The bill balances targeted, expedited authorizations and new funding flexibilities against transparency, fiscal trade-offs, and implementation complexity: it accelerates projects and enforcement capacity but does so through a mix of noncompetitive grants, deadline-limited reimbursements, and fund-use expansions that shift decision-making burdens to agencies and the Legislature while creating winners and losers depending on timing and appropriations.

The bill packs multiple policy moves into a single trailer and creates several implementation trade-offs.

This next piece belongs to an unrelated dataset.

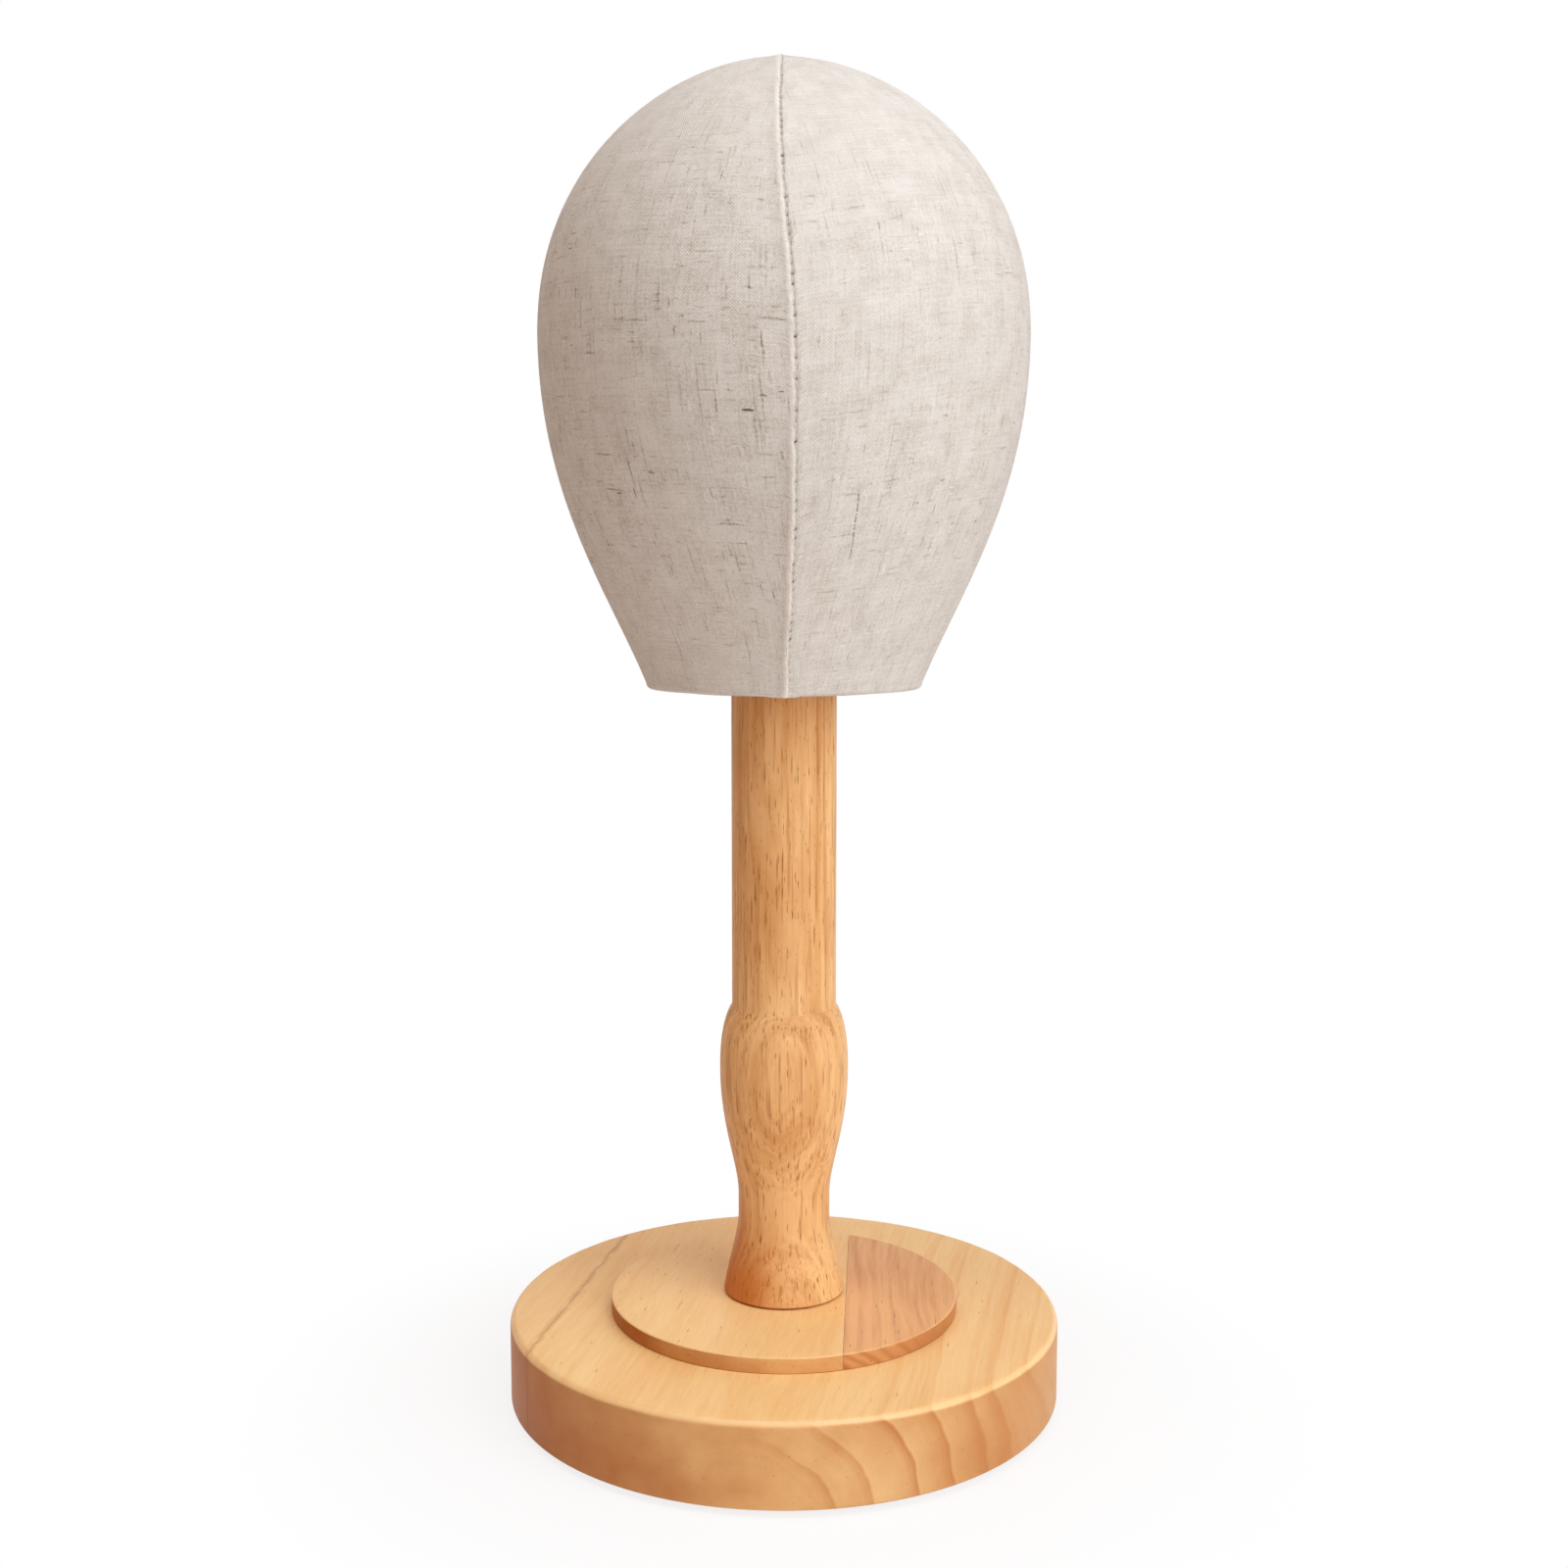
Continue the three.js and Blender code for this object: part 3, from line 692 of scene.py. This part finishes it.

The noncompetitive grant route for the Exposition Park memorial speeds project delivery and simplifies partnership with a nonprofit, but it raises procurement transparency and competitive fairness questions: agencies will need clear justifications and documentation to defend a noncompetitive award, and the long-term maintenance agreement shifts ongoing obligations into a state–nonprofit construct that must be funded and enforced over time.

Similarly, expanding the Bay Fill fund to enforcement functions gives regulators a resource path for compliance work but could divert scarce dollars from remedial cleanup and restoration unless appropriations explicitly balance those priorities.

The underground storage tank changes create sharp, deadline-driven incentives that may produce a surge of applications ahead of the June 30, 2025 cutoff and leave late applicants uncompensated. Removing reimbursement authority for Enhanced Vapor Recovery Phase II compliance raises equity issues for owners who complied in good faith under prior rules.

DWR’s move to outcome-based contracting is modern procurement practice but depends on robust metrics, verification protocols, and clarity about who bears cost if outcomes are not met; applying public-works Labor Code provisions where work qualifies will raise project costs and contracting complexity. Finally, several provisions are conditioned on appropriations (CAL‑FIRE hires, Bay fund expenditures, State Parks Budget Bill amounts), so statutory directives will only change on-the-ground staffing and spending if the Legislature and Governor follow with budget authority.